Post modern schooling was now to focus on “pleasure cultivation”, much like saying in an Old Testament way, “Worship Baal, my children.” Other attitudes and skills must be cultivated which are easier to use in a non-work related format of life. “Dumb down”, eat, drink and be merry, let the government guide you. (As I have said before in other posts, a colony of artists cannot survive on its own, but is reliant on the surrounding practical production of society's infrastructure.)

This is where the socialization of the classroom now happened, and the slide of school performance seen in “Waiting on Superman” began. No longer was it about mental development or character development, for the existentialists had rendered those terms meaningless. School was one big lab, one big social lab, for an unseen government experiment.

Not coincidentally, in the 1960’s, as the tide of cancer known as existential philosophy, Keynesian economics, Freudian psychology, Atheistic Dewey-an education and Darwinian evolution took their hold, and the Bible was slowly shown the door in America’s homes and schools, there was a tremendous rise in school violence and general school chaos. (Thank you, Soren.) This added to the transformation of America’s schools and also its compliance and reliance on government intervention. Discipline now became a derivative of the court system. Due process was now the way to deal with kids. Teachers were stripped (seemingly from necessity) of any way to keep kids controlled in the classroom due to the requirements of due process and its slow march toward the hell that is called a trial. Mischievous kids are everywhere, and they act up. There is no way to deal with them over a series of months while following government procedure and still receive the results that a classroom of kids requires.
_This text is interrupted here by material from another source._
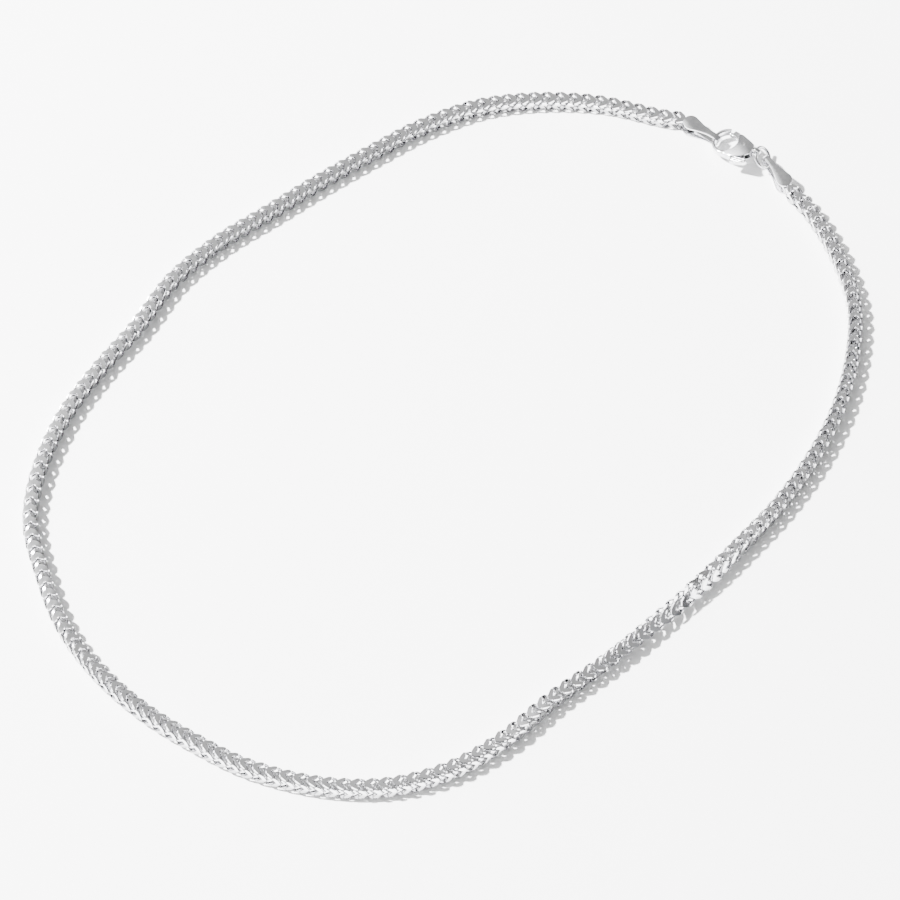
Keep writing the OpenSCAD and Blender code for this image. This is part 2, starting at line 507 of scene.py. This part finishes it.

With teacher’s hands tied, bad kids influenced the rest of the crowd and promoted a kind of "insolent coo" within the classrooms of America. Now, each time there was a campus calamity, this received press and proved the need for the design and control of “experts”. What happened to the kids of “Flipped”? Where have you gone Richie Cunningham? Time for the emergency measures of special education and the over prescribing of Ritalin.
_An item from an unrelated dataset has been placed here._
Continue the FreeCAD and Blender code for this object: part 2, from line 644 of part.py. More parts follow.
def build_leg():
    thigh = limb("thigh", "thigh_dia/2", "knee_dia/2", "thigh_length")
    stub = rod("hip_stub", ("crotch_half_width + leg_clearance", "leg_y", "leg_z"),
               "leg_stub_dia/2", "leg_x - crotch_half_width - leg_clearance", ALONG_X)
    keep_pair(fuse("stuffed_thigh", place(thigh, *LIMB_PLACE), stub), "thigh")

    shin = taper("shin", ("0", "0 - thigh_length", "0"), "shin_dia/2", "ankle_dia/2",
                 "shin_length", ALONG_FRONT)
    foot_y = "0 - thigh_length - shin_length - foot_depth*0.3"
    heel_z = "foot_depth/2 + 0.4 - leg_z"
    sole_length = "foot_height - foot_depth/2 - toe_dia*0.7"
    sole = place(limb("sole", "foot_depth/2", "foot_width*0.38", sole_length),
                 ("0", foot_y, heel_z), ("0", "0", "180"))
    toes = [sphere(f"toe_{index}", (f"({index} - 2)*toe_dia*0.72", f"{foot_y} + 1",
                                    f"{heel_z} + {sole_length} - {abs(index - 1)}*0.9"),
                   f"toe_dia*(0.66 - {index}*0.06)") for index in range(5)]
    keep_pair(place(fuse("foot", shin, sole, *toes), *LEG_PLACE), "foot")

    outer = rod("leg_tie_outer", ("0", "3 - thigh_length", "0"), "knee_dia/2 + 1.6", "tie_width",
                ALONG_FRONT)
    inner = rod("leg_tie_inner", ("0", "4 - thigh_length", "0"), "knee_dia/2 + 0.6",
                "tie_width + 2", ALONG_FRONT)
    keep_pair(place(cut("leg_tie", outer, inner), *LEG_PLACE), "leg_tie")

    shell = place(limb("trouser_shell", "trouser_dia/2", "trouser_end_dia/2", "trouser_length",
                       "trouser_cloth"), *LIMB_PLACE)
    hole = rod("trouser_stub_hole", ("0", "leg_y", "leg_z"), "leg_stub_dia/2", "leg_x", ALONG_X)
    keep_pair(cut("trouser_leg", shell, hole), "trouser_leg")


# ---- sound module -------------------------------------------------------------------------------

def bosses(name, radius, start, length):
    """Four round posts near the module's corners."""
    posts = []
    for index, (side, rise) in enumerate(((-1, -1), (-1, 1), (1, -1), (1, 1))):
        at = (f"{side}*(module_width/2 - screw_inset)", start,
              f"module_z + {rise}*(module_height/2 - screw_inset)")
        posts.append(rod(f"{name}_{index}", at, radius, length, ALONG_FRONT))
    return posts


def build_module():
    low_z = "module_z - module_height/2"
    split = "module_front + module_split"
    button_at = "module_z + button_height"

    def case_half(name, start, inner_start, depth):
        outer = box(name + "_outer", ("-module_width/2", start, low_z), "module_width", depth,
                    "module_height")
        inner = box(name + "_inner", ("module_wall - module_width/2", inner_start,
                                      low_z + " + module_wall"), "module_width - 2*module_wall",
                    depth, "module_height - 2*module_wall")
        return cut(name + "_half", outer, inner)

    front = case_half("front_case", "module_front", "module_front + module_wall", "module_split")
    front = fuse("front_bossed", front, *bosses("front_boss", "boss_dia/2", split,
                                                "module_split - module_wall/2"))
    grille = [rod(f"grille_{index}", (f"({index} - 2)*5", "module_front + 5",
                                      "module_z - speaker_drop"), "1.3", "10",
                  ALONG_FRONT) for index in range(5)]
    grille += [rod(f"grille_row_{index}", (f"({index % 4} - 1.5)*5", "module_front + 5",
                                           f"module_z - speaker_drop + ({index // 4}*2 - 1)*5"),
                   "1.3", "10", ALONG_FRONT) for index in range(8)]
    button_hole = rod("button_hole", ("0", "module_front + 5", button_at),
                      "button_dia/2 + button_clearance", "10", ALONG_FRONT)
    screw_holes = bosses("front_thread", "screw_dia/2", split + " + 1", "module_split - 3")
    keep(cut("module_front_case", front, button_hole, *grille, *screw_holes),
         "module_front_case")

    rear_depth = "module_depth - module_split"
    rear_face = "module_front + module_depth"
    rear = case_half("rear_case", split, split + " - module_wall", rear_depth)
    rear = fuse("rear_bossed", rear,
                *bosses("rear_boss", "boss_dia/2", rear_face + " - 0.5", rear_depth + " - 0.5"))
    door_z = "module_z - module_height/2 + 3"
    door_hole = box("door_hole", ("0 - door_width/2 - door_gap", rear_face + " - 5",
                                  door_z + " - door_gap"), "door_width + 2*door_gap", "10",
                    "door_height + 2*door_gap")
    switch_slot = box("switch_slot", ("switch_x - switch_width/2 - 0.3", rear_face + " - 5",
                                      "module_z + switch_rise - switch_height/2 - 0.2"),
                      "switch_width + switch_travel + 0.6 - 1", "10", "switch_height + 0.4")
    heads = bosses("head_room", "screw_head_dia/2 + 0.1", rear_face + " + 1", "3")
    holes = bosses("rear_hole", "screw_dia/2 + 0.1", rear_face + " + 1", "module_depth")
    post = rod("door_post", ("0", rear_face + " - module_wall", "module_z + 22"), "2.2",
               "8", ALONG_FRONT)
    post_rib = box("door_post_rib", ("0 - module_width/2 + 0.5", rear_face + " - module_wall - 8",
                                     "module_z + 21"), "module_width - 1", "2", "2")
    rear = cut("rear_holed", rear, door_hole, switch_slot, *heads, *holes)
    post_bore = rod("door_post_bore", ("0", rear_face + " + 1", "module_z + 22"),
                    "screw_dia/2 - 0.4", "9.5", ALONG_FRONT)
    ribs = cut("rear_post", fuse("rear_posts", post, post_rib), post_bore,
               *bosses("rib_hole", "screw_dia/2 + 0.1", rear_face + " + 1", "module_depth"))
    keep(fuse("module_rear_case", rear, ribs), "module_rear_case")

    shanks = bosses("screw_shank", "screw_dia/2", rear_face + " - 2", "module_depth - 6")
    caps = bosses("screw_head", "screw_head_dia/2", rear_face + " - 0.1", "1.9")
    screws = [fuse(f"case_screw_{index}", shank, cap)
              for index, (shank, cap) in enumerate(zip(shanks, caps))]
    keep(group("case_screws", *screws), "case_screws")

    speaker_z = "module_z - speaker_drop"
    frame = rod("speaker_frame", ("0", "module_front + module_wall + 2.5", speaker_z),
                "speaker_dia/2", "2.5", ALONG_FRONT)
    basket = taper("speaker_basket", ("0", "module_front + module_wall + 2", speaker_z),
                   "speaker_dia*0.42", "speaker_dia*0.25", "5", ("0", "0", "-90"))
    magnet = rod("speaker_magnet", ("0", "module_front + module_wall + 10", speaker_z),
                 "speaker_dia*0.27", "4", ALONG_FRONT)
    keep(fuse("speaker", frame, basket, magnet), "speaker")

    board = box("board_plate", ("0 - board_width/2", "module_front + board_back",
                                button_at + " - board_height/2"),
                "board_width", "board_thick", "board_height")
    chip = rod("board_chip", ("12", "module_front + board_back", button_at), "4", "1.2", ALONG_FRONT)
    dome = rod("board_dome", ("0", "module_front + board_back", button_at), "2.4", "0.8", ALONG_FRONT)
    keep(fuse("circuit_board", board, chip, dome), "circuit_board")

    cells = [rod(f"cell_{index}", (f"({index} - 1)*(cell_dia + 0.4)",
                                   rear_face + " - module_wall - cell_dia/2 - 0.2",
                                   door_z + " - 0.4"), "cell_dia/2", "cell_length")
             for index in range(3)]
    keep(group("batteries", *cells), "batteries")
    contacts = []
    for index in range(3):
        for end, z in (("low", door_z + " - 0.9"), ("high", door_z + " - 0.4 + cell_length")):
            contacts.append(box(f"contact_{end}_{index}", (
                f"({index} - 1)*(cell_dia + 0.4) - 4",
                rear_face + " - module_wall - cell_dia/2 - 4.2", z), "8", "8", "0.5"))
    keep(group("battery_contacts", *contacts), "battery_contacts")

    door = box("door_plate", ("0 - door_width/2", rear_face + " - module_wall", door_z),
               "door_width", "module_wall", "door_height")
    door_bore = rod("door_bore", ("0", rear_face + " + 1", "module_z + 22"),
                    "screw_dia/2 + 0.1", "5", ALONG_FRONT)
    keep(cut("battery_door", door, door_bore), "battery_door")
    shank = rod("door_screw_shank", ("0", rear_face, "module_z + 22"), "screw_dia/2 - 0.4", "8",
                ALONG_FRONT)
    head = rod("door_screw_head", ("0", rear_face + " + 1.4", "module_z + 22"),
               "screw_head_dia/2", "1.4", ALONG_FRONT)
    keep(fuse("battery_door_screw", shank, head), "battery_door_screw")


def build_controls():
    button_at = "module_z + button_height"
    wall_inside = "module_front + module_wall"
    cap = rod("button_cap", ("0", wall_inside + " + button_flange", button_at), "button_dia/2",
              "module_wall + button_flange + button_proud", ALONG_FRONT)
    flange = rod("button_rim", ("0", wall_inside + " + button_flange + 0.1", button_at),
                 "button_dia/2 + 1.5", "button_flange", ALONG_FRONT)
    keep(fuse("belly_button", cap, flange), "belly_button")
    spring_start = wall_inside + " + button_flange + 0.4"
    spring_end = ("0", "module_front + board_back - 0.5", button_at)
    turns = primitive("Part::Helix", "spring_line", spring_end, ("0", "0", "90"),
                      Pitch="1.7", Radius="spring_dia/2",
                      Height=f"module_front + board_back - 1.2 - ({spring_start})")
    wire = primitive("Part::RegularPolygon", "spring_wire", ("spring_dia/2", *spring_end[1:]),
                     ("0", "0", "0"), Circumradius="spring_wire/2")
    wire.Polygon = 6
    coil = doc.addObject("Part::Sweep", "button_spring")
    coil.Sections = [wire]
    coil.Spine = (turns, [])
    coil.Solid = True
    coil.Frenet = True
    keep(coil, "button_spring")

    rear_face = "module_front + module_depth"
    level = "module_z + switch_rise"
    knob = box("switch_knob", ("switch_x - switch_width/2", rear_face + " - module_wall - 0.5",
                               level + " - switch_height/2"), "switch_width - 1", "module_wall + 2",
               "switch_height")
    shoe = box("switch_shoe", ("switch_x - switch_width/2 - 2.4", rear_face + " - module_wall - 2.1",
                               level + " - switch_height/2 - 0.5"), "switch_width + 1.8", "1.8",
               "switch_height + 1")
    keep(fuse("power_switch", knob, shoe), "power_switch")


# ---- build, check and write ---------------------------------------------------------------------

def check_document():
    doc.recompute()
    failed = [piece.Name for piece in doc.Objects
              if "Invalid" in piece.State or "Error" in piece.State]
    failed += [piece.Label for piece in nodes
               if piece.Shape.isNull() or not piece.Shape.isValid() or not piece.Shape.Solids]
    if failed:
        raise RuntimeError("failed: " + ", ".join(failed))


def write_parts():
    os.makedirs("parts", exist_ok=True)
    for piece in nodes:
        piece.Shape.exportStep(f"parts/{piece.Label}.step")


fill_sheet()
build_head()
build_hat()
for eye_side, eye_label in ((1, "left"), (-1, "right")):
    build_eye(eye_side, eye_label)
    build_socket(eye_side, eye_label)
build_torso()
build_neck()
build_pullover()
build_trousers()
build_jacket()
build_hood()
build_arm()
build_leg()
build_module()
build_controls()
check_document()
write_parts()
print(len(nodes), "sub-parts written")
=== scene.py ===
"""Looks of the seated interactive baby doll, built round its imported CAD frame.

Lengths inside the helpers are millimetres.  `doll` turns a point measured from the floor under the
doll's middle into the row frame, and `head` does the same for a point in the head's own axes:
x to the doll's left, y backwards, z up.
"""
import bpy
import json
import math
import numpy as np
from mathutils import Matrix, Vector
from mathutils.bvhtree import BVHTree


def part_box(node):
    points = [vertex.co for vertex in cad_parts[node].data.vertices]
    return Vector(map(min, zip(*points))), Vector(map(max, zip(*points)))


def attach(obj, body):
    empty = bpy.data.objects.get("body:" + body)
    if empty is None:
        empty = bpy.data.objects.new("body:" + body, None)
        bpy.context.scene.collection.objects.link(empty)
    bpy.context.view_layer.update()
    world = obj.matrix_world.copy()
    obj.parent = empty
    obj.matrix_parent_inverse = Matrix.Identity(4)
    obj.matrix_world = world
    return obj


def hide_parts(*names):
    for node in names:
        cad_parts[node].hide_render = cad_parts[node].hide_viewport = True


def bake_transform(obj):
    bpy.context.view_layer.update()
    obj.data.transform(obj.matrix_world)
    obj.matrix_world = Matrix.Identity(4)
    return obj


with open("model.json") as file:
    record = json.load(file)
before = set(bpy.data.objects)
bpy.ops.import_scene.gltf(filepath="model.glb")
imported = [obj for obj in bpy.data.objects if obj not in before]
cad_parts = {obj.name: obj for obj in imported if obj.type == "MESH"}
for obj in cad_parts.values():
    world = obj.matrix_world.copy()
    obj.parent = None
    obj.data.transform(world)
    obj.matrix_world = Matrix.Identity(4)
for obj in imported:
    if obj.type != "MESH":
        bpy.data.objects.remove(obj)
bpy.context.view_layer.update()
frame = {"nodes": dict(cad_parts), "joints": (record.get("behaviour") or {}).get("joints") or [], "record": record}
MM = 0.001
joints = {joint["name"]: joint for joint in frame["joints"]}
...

Teachers were now instructed to deal with bad behavior as social psychologists or therapists, who would take practical action in the classroom. Curriculum had been re-defined, as existentialism is want to do, so now teaching too, was re-defined.

The last of the “new gospel” texts, Benjamin Bloom’s Taxonomy of Educational Objectives, is in his own words: "a tool to classify the ways individuals are to act, think, or feel as a result of some instruction." George Orwell would have been proud... or maybe chagrined. Using popular psychology, kids were now taught proper thoughts, feelings and actions, and to have improper attitudes (as defined by the state) “re-mediated” which they brought from home. For instance, believe Darwin, not Holy Scripture.
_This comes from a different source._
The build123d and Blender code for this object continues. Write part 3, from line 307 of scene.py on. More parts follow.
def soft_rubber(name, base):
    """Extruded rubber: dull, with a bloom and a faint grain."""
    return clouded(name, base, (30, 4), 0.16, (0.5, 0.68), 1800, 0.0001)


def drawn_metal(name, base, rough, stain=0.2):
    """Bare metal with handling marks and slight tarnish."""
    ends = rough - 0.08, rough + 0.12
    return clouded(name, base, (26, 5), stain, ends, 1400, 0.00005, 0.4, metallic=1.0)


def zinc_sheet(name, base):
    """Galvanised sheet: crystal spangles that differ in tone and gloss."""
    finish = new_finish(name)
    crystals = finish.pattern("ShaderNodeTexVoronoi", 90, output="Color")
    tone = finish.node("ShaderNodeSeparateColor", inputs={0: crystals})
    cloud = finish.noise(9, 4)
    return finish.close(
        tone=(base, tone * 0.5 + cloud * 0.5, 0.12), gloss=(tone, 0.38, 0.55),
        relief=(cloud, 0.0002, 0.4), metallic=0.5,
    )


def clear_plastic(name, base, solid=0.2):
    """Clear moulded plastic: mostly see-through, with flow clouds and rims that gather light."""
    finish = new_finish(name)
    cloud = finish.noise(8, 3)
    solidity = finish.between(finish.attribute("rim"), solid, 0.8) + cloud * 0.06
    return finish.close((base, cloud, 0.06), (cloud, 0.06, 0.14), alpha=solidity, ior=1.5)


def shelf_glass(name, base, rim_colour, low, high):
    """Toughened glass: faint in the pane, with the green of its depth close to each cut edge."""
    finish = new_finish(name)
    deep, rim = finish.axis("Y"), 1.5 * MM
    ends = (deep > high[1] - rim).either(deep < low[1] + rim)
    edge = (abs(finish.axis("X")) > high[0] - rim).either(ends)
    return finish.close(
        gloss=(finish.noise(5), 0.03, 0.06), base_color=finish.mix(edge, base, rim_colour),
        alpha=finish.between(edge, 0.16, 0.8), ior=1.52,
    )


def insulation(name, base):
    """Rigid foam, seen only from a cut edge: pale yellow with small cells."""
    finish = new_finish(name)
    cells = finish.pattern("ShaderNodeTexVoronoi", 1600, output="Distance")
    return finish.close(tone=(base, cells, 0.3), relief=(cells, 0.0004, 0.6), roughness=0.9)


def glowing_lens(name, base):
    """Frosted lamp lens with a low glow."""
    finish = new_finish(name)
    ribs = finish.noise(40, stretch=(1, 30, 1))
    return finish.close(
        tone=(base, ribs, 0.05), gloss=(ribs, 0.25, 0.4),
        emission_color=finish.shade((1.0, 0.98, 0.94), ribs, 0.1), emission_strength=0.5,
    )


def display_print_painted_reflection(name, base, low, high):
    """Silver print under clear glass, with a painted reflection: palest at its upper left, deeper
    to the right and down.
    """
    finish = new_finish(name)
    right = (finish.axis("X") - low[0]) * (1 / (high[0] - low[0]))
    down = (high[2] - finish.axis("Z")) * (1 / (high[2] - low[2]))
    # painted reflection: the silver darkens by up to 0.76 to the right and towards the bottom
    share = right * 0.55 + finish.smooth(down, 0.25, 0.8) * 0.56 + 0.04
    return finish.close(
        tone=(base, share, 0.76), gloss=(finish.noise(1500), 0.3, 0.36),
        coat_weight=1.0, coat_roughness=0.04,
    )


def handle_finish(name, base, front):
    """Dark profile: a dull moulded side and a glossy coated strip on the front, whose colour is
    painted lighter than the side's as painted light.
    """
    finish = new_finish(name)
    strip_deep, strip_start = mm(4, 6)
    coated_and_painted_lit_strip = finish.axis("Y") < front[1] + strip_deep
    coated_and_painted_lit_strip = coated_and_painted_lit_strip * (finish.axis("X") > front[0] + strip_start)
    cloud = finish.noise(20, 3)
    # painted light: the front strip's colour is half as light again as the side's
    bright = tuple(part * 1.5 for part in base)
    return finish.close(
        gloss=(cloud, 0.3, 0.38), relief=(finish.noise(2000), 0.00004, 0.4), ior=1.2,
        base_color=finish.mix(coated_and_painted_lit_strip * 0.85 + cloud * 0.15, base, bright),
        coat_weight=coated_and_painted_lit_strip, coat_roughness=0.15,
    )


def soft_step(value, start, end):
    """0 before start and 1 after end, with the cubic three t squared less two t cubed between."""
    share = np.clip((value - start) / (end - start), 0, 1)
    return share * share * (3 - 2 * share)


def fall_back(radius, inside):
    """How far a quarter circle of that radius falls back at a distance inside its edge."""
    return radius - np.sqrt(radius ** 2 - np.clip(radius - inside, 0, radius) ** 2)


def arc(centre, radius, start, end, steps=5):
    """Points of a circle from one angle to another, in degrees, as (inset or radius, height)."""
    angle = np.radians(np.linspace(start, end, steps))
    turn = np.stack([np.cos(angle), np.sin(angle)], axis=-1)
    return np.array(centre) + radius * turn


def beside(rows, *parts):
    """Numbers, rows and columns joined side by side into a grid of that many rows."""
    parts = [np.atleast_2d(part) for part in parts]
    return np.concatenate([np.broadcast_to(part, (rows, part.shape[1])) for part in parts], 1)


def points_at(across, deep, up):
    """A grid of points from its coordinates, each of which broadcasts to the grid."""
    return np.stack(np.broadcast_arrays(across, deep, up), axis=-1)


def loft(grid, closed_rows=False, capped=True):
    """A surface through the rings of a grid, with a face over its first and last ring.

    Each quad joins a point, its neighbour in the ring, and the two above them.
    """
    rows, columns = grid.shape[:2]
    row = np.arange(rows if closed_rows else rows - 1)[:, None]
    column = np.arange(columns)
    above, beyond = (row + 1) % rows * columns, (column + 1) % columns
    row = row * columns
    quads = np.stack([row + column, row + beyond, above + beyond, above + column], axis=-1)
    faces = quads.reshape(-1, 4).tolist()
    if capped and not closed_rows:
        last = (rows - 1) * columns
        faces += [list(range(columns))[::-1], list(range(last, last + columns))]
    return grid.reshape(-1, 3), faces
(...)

Testing was now also a way to measure a child’s mental state on an official rating scale. Such paradigms as “mastery learning”, “outcome based education” and “school to work” government business collaborations grew from a need to classify individuals for the convenience of social managers and business. Data was provided by these tests for the desire to control the minds and movements of the young.

It was Social engineering of the next adult generation.